To others dropping in here- turbo pumps and N/A pumps are NOT the same. If you are considering replacing your IP, please contact a diesel shop and get the CORRECT replacement if you are keeping your truck stock.
I didn't ask how many pumps you've built, anybody with a stand and a calibration sheet can rebuild a pump. Hell, there are plenty of guys doing it without. I asked how many pumps you have built on the level of my turbo-cal's and DB4's. There is a big difference between coming up with your own calibrations that work, and using the cheat sheet.
Evel, it looks like I jumped the gun initially on the 69cc rating of turbo-calibrations spec, I read/type scatter brained a lot. The valve cover itself does state 68-69cc, and I can admit that I don't know all of the factory calibrations by heart, because I generally don't do a stock pump unless its N/A.
My Turbo-cal pumps are superior in every way..... but this is the type of misinformation that causes people to go on the forums looking for "turbo pumps" thinking they are a special, higher output pump. I deal with 2 different Injection shops that both disagree with you, and I disagree with you.

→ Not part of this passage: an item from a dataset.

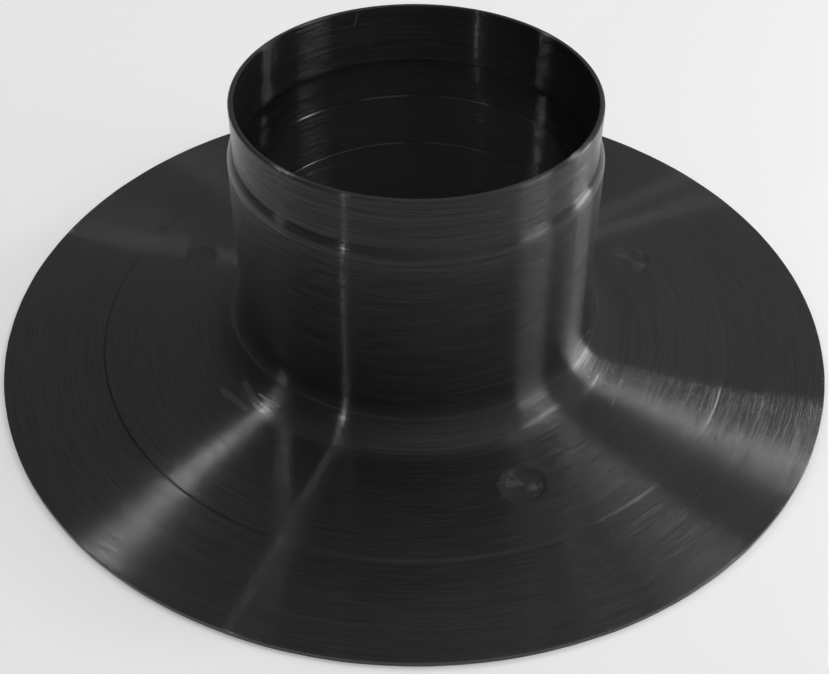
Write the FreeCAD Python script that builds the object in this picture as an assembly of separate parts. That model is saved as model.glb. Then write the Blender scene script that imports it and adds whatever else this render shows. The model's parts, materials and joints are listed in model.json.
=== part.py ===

There are two head and rotor groups. 6.9 and 7.3. One is a .29 plunger, the other a .31
All 6.9's are .29, all 7.3's are .31
There are a bunch of slight differences in cam ring numbers and such but nothing of real importance. The main importance is that you get the right Head/Rotor, and the right housing.
You have housings that had bronze bushings/less seals, and Roller bearing/more seals shaft.
The last four digits of the Stanadyne part number for the bearing pump have to be 4746 or larger. 4369 and 4541 are built both ways so hard to tell unless torn apart.
The "turbo pump", which is the same pump used on 92.5-94 trucks regardless of turbo or N/A. Mechanically they are IDENTICAL. The only difference is a slightly different factory calibration.Nothing you would ever tell the difference on, on a stock truck, which is why there was only a 5-10hp increase in power.
It uses the aneroid screw (commonly referred to as torque screw), and they have a slightly different advance piston, allowing a broader light load/speed advance than the other 7.3 pumps.
In the end it doesn't matter. If you are having a pump done by anyone that can look outside of a calibration sheet, they can make any .31 pump perform the same. There is no difference in max fuel rate capabilities between N/A and "turbo" 7.3 pumps. Period.
When I do my Turbo-cal 80-90cc performance DB2, the only core requirements is that the core housing is a bearing housing, the shaft is not broken, and it has a .31 head/rotor. When I get a torque screw housing, I plug the torque screw hole.